Domenici told reporters later that while he supports looking for new solutions for nuclear waste disposal, he doesn't like the plan championed by Rep. David Hobson, R-Ohio, chairman of the House Appropriations energy subcommittee.


"It's totally inadequate. You can't start a program of that importance with $10 million and a paragraph," he said. "I'm willing to look at a whole new policy which could involve interim storage, but not this way."


Reid, who supports leaving commercial nuclear waste at reactor sites in more than 30 states, voiced similar criticism.


"All the House has done has been to stir up members in an unproductive way," he said.


Some lawmakers worry that temporary storage could become permanent, and opposition in the House came from lawmakers representing sites mentioned in a report accompanying the House bill.
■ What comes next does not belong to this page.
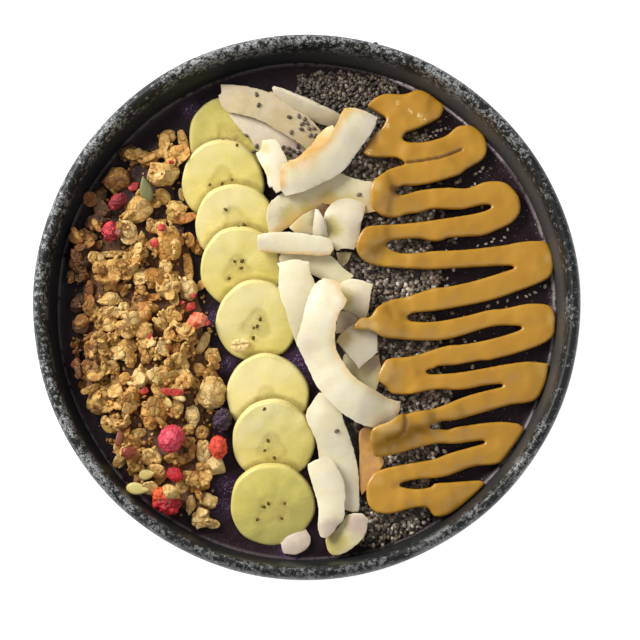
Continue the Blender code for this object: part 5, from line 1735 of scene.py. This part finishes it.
def make_chia(ground, cover):
    """Chia seeds over the bed where it shows, fewer on the acai, and those that lie apart."""
    rng = np.random.default_rng(5)
    egg = new_primitive("chia_egg", bpy.ops.mesh.primitive_uv_sphere_add, segments=6,
                        ring_count=5, radius=0.001)
    points = get_points(egg) * np.array([1.0, 0.66, 0.5])
    points[:, 1:] *= (1 - 0.14 * points[:, 0])[:, None]
    set_points(egg, points)
    egg = Stamp(egg)
    seeds = Scatter("chia_seeds")

    def drop(x, y, raised, flatness):
        height, normal, _ = ground.at(x, y)
        tone = rng.choice([rng.uniform(0.10, 0.50), rng.uniform(0.50, 0.85),
                           rng.uniform(0.88, 1.05)], p=[0.45, 0.45, 0.10])
        # Painted shade: seeds darker towards the upper wall, above y 50 mm.
        tone -= 0.27 * float(soft_step(50.0, 66.0, y))
        size = rng.uniform(*CHIA_LENGTHS)
        up = (normal + Vector((*rng.normal(0, flatness, 2), 0))).normalized()
        points = egg.points * size @ facing(up, rng.uniform(0, FULL_TURN))
        seeds.add(egg, points + np.array([x, y, height + raised]), tone, rng.uniform(0, 1))

    for _ in range(BED_TRIES):
        x = rng.uniform(-6, 54)
        y = rng.uniform(-84, 86)
        if not inside_outline(x, y, CHIA_OUTLINE):
            continue
        top = cover.at(x, y)
        if top[2] and top[0] > BED_TOP:
            continue
        drop(x, y, rng.uniform(0.1, 0.9), 0.45)
        if len(seeds.points) > BED_SEEDS:
            break
    for _ in range(STRAY_TRIES):
        x = rng.uniform(36, 84)
        y = rng.uniform(-70, 74)
        keep = math.exp(-max(0.0, x - 46) / 11)
        if x * x + y * y > 84 ** 2 or rng.uniform() > keep or cover.at(x, y)[2]:
            continue
        drop(x, y, 0.25, 0.2)
    for x, y in PALE_SEEDS:
        turn = np.array(Matrix.Rotation(rng.uniform(0, FULL_TURN), 3, "Z")).T
        points = egg.points * rng.uniform(*PALE_LENGTHS) @ turn
        seeds.add(egg, points + np.array([x, y, ground.at(x, y)[0] + 0.3]),
                  rng.uniform(0.8, 1.05), 0.2)
    for x, y in LOOSE_SEEDS:
        height, normal, _ = max(ground.at(x, y), cover.at(x, y), key=lambda top: top[0])
        points = egg.points * LOOSE_LENGTH @ facing(normal, rng.uniform(0, FULL_TURN))
        seeds.add(egg, points + np.array([x, y, height + 0.25]), rng.uniform(0.25, 0.65),
                  rng.uniform(0, 1))
    serve(seeds.made(), chia_skin())


def seed_brown():
    """The small dark seeds in a banana's core."""
    finish = Finish("banana_seed_brown")
    marks = finish.noise(0.5, 2.0)
    color = finish.mix(marks, (0.060, 0.040, 0.008), (0.22, 0.150, 0.030))
    return finish.done(Base_Color=color, Roughness=0.7, Normal=finish.bump(marks, 0.05),
                       Specular_IOR_Level=0.1)


def make_banana_seeds(ground):
    """Seeds set flush in the cores of the slices."""
    rng = np.random.default_rng(3)
    pip = new_primitive("pip", bpy.ops.mesh.primitive_uv_sphere_add, segments=10, ring_count=6,
                        radius=0.001)
    points = get_points(pip) * np.array([1.0, 0.7, 0.35])
    points[:, 1] *= 1 - 0.35 * points[:, 0]
    set_points(pip, points)
    pip = Stamp(pip)
    pips = Scatter("banana_seeds")
    for number, places in BANANA_SEEDS.items():
        core = BANANA_CORES[number]
        for x, y in places:
            height, normal, _ = ground.at(x, y)
            turn = math.atan2(y - core[1], x - core[0]) + rng.uniform(-0.4, 0.4)
            points = pip.points * rng.uniform(1.1, 1.7) @ facing(normal, turn)
            pips.add(pip, points + np.array([x, y, height + 0.02]), 0.5, 0.5)
    serve(pips.made(), seed_brown())


VIEW_LEAN = 5.0
VIEW_TARGET = (4.9, -5.2, 62.0)
VIEW_DISTANCE = 620.0


def make_stage():
    """A pale floor, soft studio light from the upper left and the camera."""
    floor = new_primitive("floor", bpy.ops.mesh.primitive_plane_add, size=4.0)
    floor.data.materials.append(Finish("pale_floor").done(
        Base_Color=(0.5, 0.5, 0.5), Roughness=0.9,
        Emission_Color=(1.0, 1.0, 1.0, 1.0), Emission_Strength=0.85))

    world = bpy.data.worlds.new("studio")
    bpy.context.scene.world = world
    world.use_nodes = True
    sky = world.node_tree.nodes["Background"]
    sky.inputs["Color"].default_value = (0.96, 0.98, 1.0, 1.0)
    sky.inputs["Strength"].default_value = 0.37

    for name, place, size, power in (
            ("key_light", (-0.58, 0.44, 0.56), 0.46, 11.0),
            ("fill_light", (0.6, -0.3, 0.8), 0.7, 1.2)):
        light = bpy.data.lights.new(name, "AREA")
        light.energy = power
        light.size = size
        lamp = new_object(name, light)
        lamp.location = place
        toward = Vector((0, 0, 0.05)) - Vector(place)
        lamp.rotation_euler = toward.to_track_quat("-Z", "Y").to_euler()

    camera = bpy.data.cameras.new("view_from_above")
    camera.sensor_width = 36.0
    camera.lens = 100.125
    camera.clip_start = 0.01
    viewer = new_object("view_from_above", camera)
    lean = math.radians(VIEW_LEAN)
    back = Vector((0.0, -math.sin(lean), math.cos(lean)))
    viewer.location = (Vector(VIEW_TARGET) + back * VIEW_DISTANCE) * MM
    viewer.rotation_euler = (lean, 0.0, 0.0)
    bpy.context.scene.camera = viewer
    bpy.context.scene.view_settings.view_transform = "Standard"


def main():
    """Make every piece, each on top of those that lie below it."""
    make_stage()
    bowl = make_bowl()
    acai = make_acai()
    bananas = make_bananas()
    chips = make_chips()
    butter = make_butter()
    heap_core = make_heap_core()
    fruit = make_fruit()
    chia_core = make_chia_core()

    ground = Ground()
    ground.lay(bowl, acai, *bananas, *chips, heap_core, *fruit)
    fruit_places = []
    for node in FRUIT:
        low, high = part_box(node)
        reach = max(high.x - low.x, high.y - low.y) / 2 / MM
        fruit_places.append(((low.x + high.x) / 2 / MM, (low.y + high.y) / 2 / MM, reach))
    make_granola(ground, fruit_places)
    cover = Ground()
    cover.lay(*bananas, *chips, *butter)
    bed = Ground()
    bed.lay(acai, chia_core, bowl)
    make_chia(bed, cover)
    slices = Ground()
    slices.lay(*bananas)
    make_banana_seeds(slices)


main()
Those included the Hanford complex in Washington state and the Idaho National Laboratory.


Yucca Mountain, approved by President Bush in 2002, is planned as a national repository for 77,000 tons of defense and commercial nuclear waste, to be buried for 10,000 years and beyond in the desert 90 miles northwest of Las Vegas. A string of recent setbacks has put the program in doubt.


A federal appeals court rejected the proposed radiation protection plans for the Yucca facility. In March, documents surfaced that alleged that government workers on the project falsified data. The chairman of the House Government Reform committee issued a subpoena Tuesday for testimony from one of those workers.


Yucca Mountain is now projected not to be finished until 2012 and could be delayed further.